"Sconcerto e preoccupazione per i piani futuri i sentimenti più diffusi tra i corridoi dell'ateneo"
"Attaccare l’università significa prevenire movimenti di contrasto a un governo che sta cercando di accentrare il potere mettendo in pericolo la democrazia". Lo sostiene uno studente italiano iscritto ad Harvard, che da nove mesi vive nel campus di quella che definisce "un’università multiculturale e critica per natura" e che preferisce restare anonimo. Parlando all'Adnkronos, si dice "sconcertato" dalla decisione dell’amministrazione di Donald Trump di revocare i visti agli studenti internazionali dell'ateneo, e racconta - alla vigilia dell'udienza che determinerà se verrà prorogata l'ordinanza restrittiva - il clima difficile e sospeso che si respira in questi giorni tra i corridoi dell'ateneo di Cambridge.
"La prima reazione è stata sicuramente di sconcerto. Non tanto per me, che sono a fine percorso, ma per studenti, amici e colleghi che ora sono preoccupati per i loro piani futuri", spiega. "La decisione di Trump non è un caso isolato, già ad aprile c’erano stati tagli ai fondi per la ricerca. Ma quella annunciata per Harvard sembra una misura volta a colpire l’individuo, una dichiarazione di ostilità dall’impatto più diretto e che colpisce studenti e ricercatori".

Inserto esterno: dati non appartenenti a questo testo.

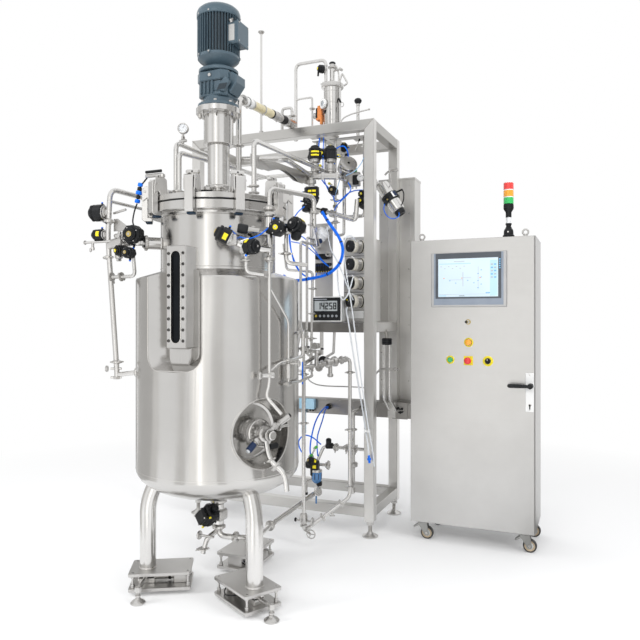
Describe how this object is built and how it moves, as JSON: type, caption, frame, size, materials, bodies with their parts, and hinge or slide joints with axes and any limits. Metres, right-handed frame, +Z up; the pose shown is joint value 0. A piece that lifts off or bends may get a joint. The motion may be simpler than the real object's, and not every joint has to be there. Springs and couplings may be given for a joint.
{
  "type": "pilot bioreactor",
  "caption": "Floor-standing jacketed stainless steel pilot bioreactor: stirred vessel on weighed legs with top drive, piping skid with pumps and filters, and wheeled control cabinet.",
  "frame": {"origin": "on the floor, under the middle of the whole plant's bounding box", "axes": "+X runs along the skid's front towards the control cabinet, +Y towards the back of the skid, +Z up; the vessel and the cabinet door face -Y"},
  "size_m": [2.1944, 2.0304, 3.14],
  "materials": {
    "polished_steel": "fine ground and polished stainless",
    "brushed_steel": "brushed stainless",
    "drive_paint": "blue-grey machine paint",
    "black_rubber": "matt",
    "dark_glass": "dark sight glass",
    "cream_plastic": "satin",
    "black_plastic": "satin",
    "blue_hose": "satin hose",
    "clear_silicone": "milky silicone",
    "panel_grey": "satin",
    "amber_lens": "glossy lens",
    "green_plastic": "glossy",
    "red_plastic": "glossy"
  },
  "bodies": {
    "plant": {"tank_shell": "polished_steel", "jacket_cladding": "polished_steel", "vessel_lid": "polished_steel", "lid_gasket": "black_rubber", "sight_frame": "brushed_steel", "sight_glass": "dark_glass", "drive_stool": "polished_steel", "gearbox": "drive_paint", "motor": "drive_paint", "leg_1": "polished_steel", "leg_2": "polished_steel", "leg_3": "polished_steel", "weigh_module_1": "brushed_steel", "weigh_module_2": "brushed_steel", "weigh_module_3": "brushed_steel", "outlet_valve": "brushed_steel", "port_valve": "brushed_steel", "left_valve_train": "brushed_steel", "front_valve_train": "brushed_steel", "vent_pipes": "polished_steel", "exhaust_condenser": "polished_steel", "air_manifold": "brushed_steel", "skid_frame": "brushed_steel", "wireway": "brushed_steel", "filter_housing": "polished_steel", "steam_manifold": "brushed_steel", "control_actuator": "brushed_steel", "pump_case": "cream_plastic", "weigh_display": "black_plastic", "condensate_line": "brushed_steel", "drain_line": "brushed_steel", "solenoid_island": "black_plastic", "air_hose_bundle": "blue_hose", "feed_tube": "clear_silicone", "feed_connector": "blue_hose", "cabinet_case": "brushed_steel", "signal_tower": "black_plastic"},
    "agitator": {"agitator_shaft": "brushed_steel", "impeller_lower": "brushed_steel", "impeller_upper": "brushed_steel"},
    "pump_1": {"pump_rotor_1": "black_plastic"},
    "pump_2": {"pump_rotor_2": "black_plastic"},
    "pump_3": {"pump_rotor_3": "black_plastic"},
    "pump_4": {"pump_rotor_4": "black_plastic"},
    "door": {"cabinet_door": "brushed_steel", "operator_panel": "panel_grey"},
    "lever": {"door_lever": "black_plastic"},
    "key": {"key_switch": "brushed_steel"},
    "selector": {"selector_switch": "black_plastic"},
    "lamp": {"lamp_button": "amber_lens"},
    "start": {"start_button": "green_plastic"},
    "stop": {"stop_button": "red_plastic"},
    "caster_1": {"caster_fork_1": "brushed_steel"},
    "wheel_1": {"caster_wheel_1": "black_rubber"},
    "caster_2": {"caster_fork_2": "brushed_steel"},
    "wheel_2": {"caster_wheel_2": "black_rubber"},
    "caster_3": {"caster_fork_3": "brushed_steel"},
    "wheel_3": {"caster_wheel_3": "black_rubber"},
    "caster_4": {"caster_fork_4": "brushed_steel"},
    "wheel_4": {"caster_wheel_4": "black_rubber"}
  },
  "joints": [
    {"name": "agitator_spin", "type": "hinge", "parent": "plant", "child": "agitator", "pos_m": [-0.30025, -0.62176, 1], "axis": [0, 0, 1], "continuous": true},
    {"name": "pump_1_spin", "type": "hinge", "parent": "plant", "child": "pump_1", "pos_m": [0.02675, 0.34024, 1.739], "axis": [-0.5736, -0.8192, 0], "continuous": true},
    {"name": "pump_2_spin", "type": "hinge", "parent": "plant", "child": "pump_2", "pos_m": [0.02675, 0.34024, 1.63], "axis": [-0.5736, -0.8192, 0], "continuous": true},
    {"name": "pump_3_spin", "type": "hinge", "parent": "plant", "child": "pump_3", "pos_m": [0.02675, 0.34024, 1.517], "axis": [-0.5736, -0.8192, 0], "continuous": true},
    {"name": "pump_4_spin", "type": "hinge", "parent": "plant", "child": "pump_4", "pos_m": [0.02675, 0.34024, 1.406], "axis": [-0.5736, -0.8192, 0], "continuous": true},
    {"name": "door_swing", "type": "hinge", "parent": "plant", "child": "door", "pos_m": [0.39175, 0.39724, 0.933], "axis": [0, 0, -1], "range_deg": [0, 100]},
    {"name": "lever_turn", "type": "hinge", "parent": "door", "child": "lever", "pos_m": [1.06975, 0.37224, 0.931], "axis": [0, -1, 0], "range_deg": [0, 90]},
    {"name": "key_turn", "type": "hinge", "parent": "door", "child": "key", "pos_m": [0.72975, 0.37224, 1.281], "axis": [0, 1, 0], "range_deg": [0, 90]},
    {"name": "selector_turn", "type": "hinge", "parent": "door", "child": "selector", "pos_m": [0.83975, 0.37224, 1.061], "axis": [0, 1, 0], "range_deg": [-45, 45]},
    {"name": "lamp_press", "type": "slide", "parent": "door", "child": "lamp", "axis": [0, 1, 0], "range_m": [0, 0.006], "stiffness_N_per_m": 400},
    {"name": "start_press", "type": "slide", "parent": "door", "child": "start", "axis": [0, 1, 0], "range_m": [0, 0.006], "stiffness_N_per_m": 400},
    {"name": "stop_press", "type": "slide", "parent": "door", "child": "stop", "axis": [0, 1, 0], "range_m": [0, 0.006], "stiffness_N_per_m": 400},
    {"name": "caster_1_swivel", "type": "hinge", "parent": "plant", "child": "caster_1", "pos_m": [0.45175, 0.43224, 0.1], "axis": [0, 0, 1], "continuous": true},
    {"name": "wheel_1_roll", "type": "hinge", "parent": "caster_1", "child": "wheel_1", "pos_m": [0.47975, 0.43224, 0.0375], "axis": [0, 1, 0], "continuous": true},
    {"name": "caster_2_swivel", "type": "hinge", "parent": "plant", "child": "caster_2", "pos_m": [1.03175, 0.43224, 0.1], "axis": [0, 0, 1], "continuous": true},
    {"name": "wheel_2_roll", "type": "hinge", "parent": "caster_2", "child": "wheel_2", "pos_m": [1.05975, 0.43224, 0.0375], "axis": [0, 1, 0], "continuous": true},
    {"name": "caster_3_swivel", "type": "hinge", "parent": "plant", "child": "caster_3", "pos_m": [0.45175, 0.71224, 0.1], "axis": [0, 0, 1], "continuous": true},
    {"name": "wheel_3_roll", "type": "hinge", "parent": "caster_3", "child": "wheel_3", "pos_m": [0.47975, 0.71224, 0.0375], "axis": [0, 1, 0], "continuous": true},
    {"name": "caster_4_swivel", "type": "hinge", "parent": "plant", "child": "caster_4", "pos_m": [1.03175, 0.71224, 0.1], "axis": [0, 0, 1], "continuous": true},
    {"name": "wheel_4_roll", "type": "hinge", "parent": "caster_4", "child": "wheel_4", "pos_m": [1.05975, 0.71224, 0.0375], "axis": [0, 1, 0], "continuous": true}
  ]
}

Il provvedimento si inserisce in una campagna più ampia del presidente Trump contro Harvard, accusata di discriminazioni razziali, complicità ideologica con la Cina e tolleranza verso proteste antisemite. Già nei mesi scorsi erano stati congelati 3,2 miliardi di dollari di fondi pubblici e bloccata la possibilità di accettare nuovi studenti internazionali, poi parzialmente ripristinata da una decisione del giudice federale Allison D. Burroughs.
"La notizia è arrivata in un momento particolare, quando sono finite le lezioni e si aspetta la cerimonia di chiusura. In questo intervallo di tempo molti studenti internazionali partono e decidono di lasciare il Paese, ma ora per loro c’è la preoccupazione e il rischio di essere bloccati alla frontiera". "In questa fase c’è un timore generalizzato ad esporsi su questi temi, anche perché è stato confermato che verranno setacciati i profili social media alla ricerca di elementi che possano giustificare un rifiuto di rinnovo o concessione del visto - continua - Vi è purtroppo la sensazione di una limitazione nella libertà di espressione".
Le tensioni, ricorda, erano già percepibili in autunno: "La vittoria di Trump a novembre ha rappresentato un momento di sconforto, perché si era intuito che sarebbe risultata in una serie di complicazioni. Già allora si vedeva una distanza tra i valori di Harvard, che ha una visione globale, e la visione “America-centrica” del governo. C’era preoccupazione per quello che sarebbe potuto succedere".
Sulle accuse di antisemitismo rivolte all'università: "Personalmente non ho assistito a eventi di natura antisemita o razzista, il che non vuol dire necessariamente che non siano avvenuti, ma anzi ho vissuto un ambiente basato sulla multiculturalità. L’università ha anche istituito due commissioni per indagare su fenomeni di antisemitismo e anti-islamismo, dopo le manifestazioni pro-Palestina dell’anno scorso. La sensazione è che l’antisemitismo venga utilizzato come pretesto per puntare il dito contro movimenti pro-Palestina. Quest’anno non ci sono state proteste, ma il governo cerca supporto da parte dell’Università anche retroattivo per trovare gli organizzatori gli studenti coinvolti nelle proteste, e questa ha creato frizioni".
"Nella mia esperienza - aggiunge - non ho visto attivismo politico diffuso, ma solo un ambiente per sua natura multiculturale e multidisciplinare, con persone abituate a vedere il mondo con pensiero critico, provando a cambiare le cose nel modo che ritengono giusto". E torna infine sul significato politico di quanto accaduto: "Mia lettura personale: attaccare Harvard significa zittire chi potrebbe dissentire, in un momento in cui si sta restringendo lo spazio democratico negli Stati Uniti".